Situasi pengungsi adalah cerminan dari kegagalan kolektif umat manusia dalam menjaga perdamaian dan keadilan. Menghadapi krisis ini memerlukan lebih dari sekadar respons darurat; ia menuntut pendekatan komprehensif yang mencakup:

  • Mengatasi Akar Masalah: Upaya diplomatik untuk mengakhiri konflik, mempromosikan tata kelola yang baik, dan memerangi perubahan iklim adalah kunci.
  • Solidaritas Global: Meningkatkan pendanaan dan berbagi tanggung jawab secara adil antarnegara, termasuk melalui skema permukiman kembali.
  • Inovasi dan Efisiensi: Menggunakan teknologi baru dan pendekatan yang lebih efisien dalam penyaluran bantuan.
  • Memberdayakan Pengungsi: Memberi mereka kesempatan untuk berkontribusi pada masyarakat tuan rumah melalui pendidikan dan pekerjaan.

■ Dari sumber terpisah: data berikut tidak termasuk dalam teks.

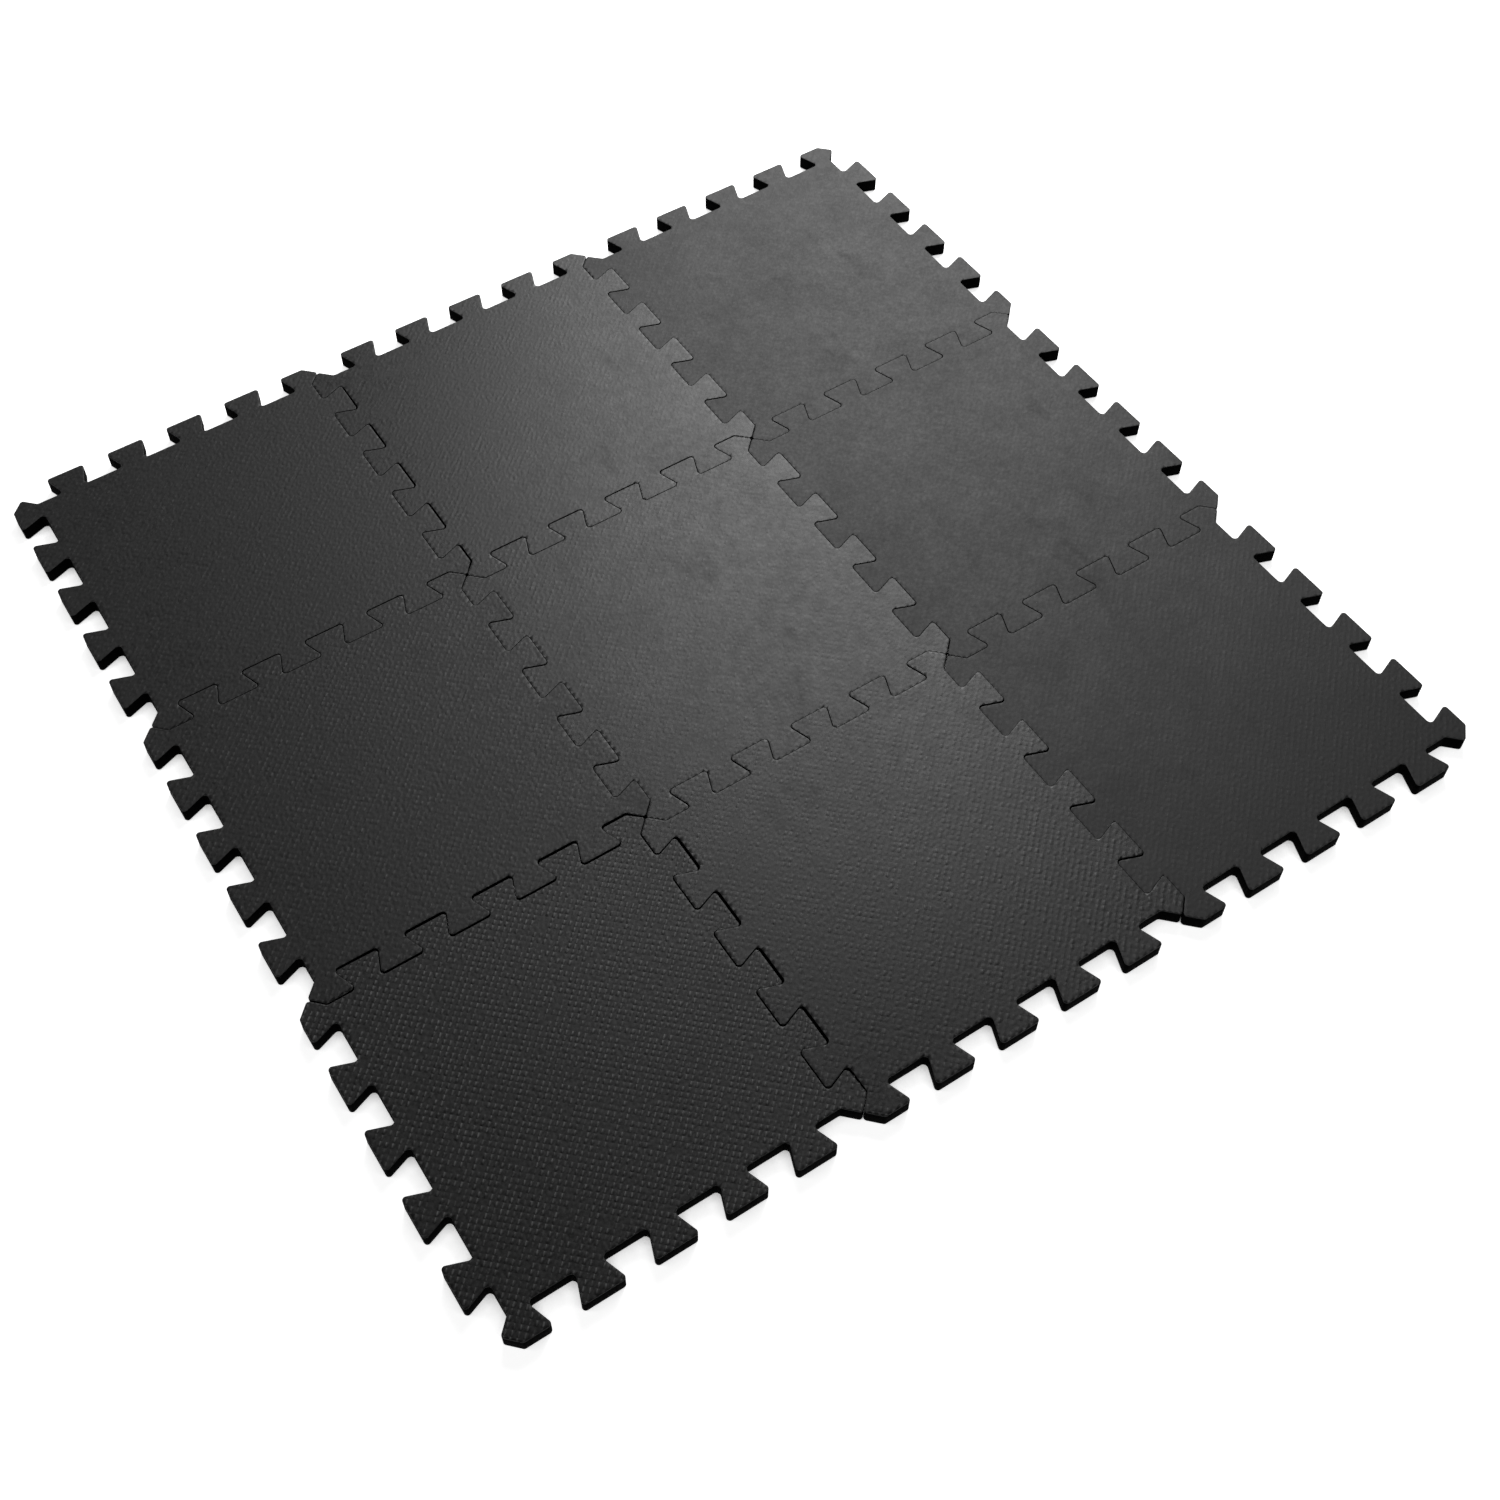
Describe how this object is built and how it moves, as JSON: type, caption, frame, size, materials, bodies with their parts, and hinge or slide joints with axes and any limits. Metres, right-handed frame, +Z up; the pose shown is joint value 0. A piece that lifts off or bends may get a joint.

Luka dunia yang tersembunyi ini tidak akan sembuh dengan sendirinya. Ia membutuhkan perhatian, empati, dan tindakan nyata dari setiap individu dan negara. Dengan dukungan yang tepat, para pengungsi tidak hanya dapat bertahan hidup, tetapi juga membangun kembali kehidupan mereka dan suatu hari nanti, kembali berkontribusi pada kemajuan dunia. Ini bukan hanya tanggung jawab organisasi, melainkan panggilan nurani global untuk menegakkan martabat setiap jiwa manusia.